I didnt knew about the upcoming facility for inbuilt counters. This
sounds really great for my use-case!! Could you let me know where can
I read more about this, if this had been blogged about, somewhere ?

I'll go forward with the one (entire)blog per column design.

Thanks



On Mon, Mar 7, 2011 at 5:10 AM, Aaron Morton aa...@thelastpickle.com wrote:
 Sounds reasonable, one CF for the blog post one CF for the comments. You 
 could also use a single CF if you will often read the blog and the comments 
 at the same time. The best design is the one that suits how your app works, 
 try one and be prepared to change.

 Note that counters are only in the 0.8 trunk and are still under development, 
 they are not going to be released for a couple of months.
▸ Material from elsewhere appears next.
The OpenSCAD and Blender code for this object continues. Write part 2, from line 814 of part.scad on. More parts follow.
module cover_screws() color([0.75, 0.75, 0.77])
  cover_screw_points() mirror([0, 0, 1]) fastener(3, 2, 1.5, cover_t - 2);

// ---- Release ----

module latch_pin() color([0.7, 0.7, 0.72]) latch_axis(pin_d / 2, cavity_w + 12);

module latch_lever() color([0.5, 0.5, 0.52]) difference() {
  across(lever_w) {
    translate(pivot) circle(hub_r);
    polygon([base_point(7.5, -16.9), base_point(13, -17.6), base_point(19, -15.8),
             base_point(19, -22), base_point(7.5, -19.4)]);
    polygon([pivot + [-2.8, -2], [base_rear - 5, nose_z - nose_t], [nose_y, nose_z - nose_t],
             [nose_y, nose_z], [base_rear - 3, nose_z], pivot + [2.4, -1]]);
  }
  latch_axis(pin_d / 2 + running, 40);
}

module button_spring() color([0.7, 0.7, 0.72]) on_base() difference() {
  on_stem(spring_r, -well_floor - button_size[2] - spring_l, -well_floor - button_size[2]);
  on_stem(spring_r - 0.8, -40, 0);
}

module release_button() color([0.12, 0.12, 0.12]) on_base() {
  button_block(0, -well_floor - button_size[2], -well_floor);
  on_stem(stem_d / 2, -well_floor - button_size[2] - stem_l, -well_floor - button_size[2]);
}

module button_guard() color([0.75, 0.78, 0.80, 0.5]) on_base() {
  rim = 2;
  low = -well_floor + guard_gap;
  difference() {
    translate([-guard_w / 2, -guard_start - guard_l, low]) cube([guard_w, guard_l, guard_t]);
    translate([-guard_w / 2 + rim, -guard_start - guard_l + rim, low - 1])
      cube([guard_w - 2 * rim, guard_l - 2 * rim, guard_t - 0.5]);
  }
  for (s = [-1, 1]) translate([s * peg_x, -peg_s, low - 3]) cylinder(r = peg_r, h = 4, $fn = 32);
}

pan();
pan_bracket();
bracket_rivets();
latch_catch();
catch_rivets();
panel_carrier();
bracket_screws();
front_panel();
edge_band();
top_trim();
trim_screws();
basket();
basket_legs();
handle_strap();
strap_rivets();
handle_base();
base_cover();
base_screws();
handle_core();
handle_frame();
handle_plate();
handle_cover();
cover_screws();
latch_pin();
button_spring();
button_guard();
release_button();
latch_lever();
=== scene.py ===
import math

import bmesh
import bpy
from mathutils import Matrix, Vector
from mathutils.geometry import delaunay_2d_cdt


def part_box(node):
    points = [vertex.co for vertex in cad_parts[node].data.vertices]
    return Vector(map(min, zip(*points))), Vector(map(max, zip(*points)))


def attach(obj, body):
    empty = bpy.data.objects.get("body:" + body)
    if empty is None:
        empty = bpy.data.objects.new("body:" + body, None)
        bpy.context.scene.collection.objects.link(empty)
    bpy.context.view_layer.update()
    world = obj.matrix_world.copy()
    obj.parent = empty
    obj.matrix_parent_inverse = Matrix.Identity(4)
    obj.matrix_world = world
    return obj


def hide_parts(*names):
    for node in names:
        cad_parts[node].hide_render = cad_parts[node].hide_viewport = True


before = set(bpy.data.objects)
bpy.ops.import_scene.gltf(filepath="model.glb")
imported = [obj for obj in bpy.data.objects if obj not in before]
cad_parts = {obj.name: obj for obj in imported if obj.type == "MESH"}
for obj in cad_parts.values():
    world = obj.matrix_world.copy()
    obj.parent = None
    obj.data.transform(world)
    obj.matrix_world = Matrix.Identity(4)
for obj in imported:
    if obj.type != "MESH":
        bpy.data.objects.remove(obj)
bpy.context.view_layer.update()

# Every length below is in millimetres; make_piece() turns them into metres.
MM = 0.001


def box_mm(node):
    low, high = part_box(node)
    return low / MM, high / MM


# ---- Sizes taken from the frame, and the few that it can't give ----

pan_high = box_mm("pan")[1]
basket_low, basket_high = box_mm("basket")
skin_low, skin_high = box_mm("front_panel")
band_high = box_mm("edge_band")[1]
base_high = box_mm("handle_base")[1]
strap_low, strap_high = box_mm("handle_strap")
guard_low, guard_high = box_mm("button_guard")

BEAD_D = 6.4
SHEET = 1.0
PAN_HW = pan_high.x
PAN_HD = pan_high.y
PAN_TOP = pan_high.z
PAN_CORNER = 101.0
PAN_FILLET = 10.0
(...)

 Your per column data size is nothing to be concerned abut.

 Hope that helps.
 Aaron

 On 7/03/2011, at 6:35 AM, Aditya Narayan ady...@gmail.com wrote:

 What would be a good strategy to store large text content/(blog posts
 of around 1500-3000 characters)  in cassandra? I need to store these
 blog posts along with their metadata like bloggerId, blogTags. I am
 looking forward to store this data in a single row giving each
 attribute a single column. So one blog per row. Is using a single
 column for a large blog post like this a good strategy?

 Next, I also need to store the blogComments which I am planning to
 store all, in another single row. 1 comment per column. Thus the
 entire information about the a single comment like  commentBody,
 commentor would be serialized(using google Protocol buffers) and
 stored in a single column,
 For storing the no. of likes of each comment itself,  I am planning to
 keep a counter_column, in the same row, for each comment that will
 hold an no. specifiying no. of 'likes' of that comment.

 Any suggestions on the above design highly appreciated.. Thanks.